Why Manhattan estate planning is different
No other county in New York is shaped by residential real estate quite like Manhattan, and that difference drives almost every planning decision here. The defining feature is the cooperative apartment. A Manhattan co-op owner does not actually own real estate at all — they own shares in a cooperative corporation, paired with a proprietary lease that grants the right to occupy a specific unit. That distinction matters enormously at death. Because a co-op is personal property rather than real property, transferring it to heirs or into a trust requires the cooperative board’s consent, and many boards review a proposed transferee just as strictly as they would a buyer. An estate plan that ignores the board approval process can leave a family unable to move into or sell the very apartment they inherited.

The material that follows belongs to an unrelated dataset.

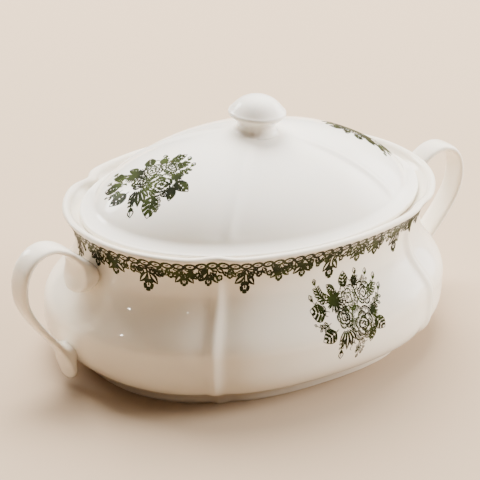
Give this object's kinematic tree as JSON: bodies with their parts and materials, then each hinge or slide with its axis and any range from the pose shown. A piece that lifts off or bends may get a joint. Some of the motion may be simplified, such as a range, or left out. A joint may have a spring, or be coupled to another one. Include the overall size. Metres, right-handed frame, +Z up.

Condominiums and high-value brownstones add their own wrinkles. A condo is true real property and can pass more directly, but its value — often well into seven figures in neighborhoods from the Upper East Side to Tribeca — pushes many Manhattan estates toward New York’s estate tax threshold. New York imposes a tax with a notorious “cliff”: once an estate exceeds roughly 105% of the basic exclusion amount, the exclusion disappears entirely and the whole estate is taxed from the first dollar. For 2026 the basic exclusion is $7,350,000, and an estate above roughly $7,717,500 loses it altogether. Because Manhattan property values frequently sit near that line, planning around the cliff is not an academic exercise here — it is central. Thoughtful use of trusts, lifetime gifting, and credit-shelter planning can keep a Manhattan estate on the right side of that threshold.
Start here: the core estate-planning pillars
- Drafting a valid New York will that meets EPTL execution requirements.
- Revocable and irrevocable trusts — often the cleanest way to handle a Manhattan co-op or condo.
- Powers of attorney under New York’s 2021 statutory form.
- Comprehensive estate planning that ties every document together.
- The probate process in the Surrogate’s Court.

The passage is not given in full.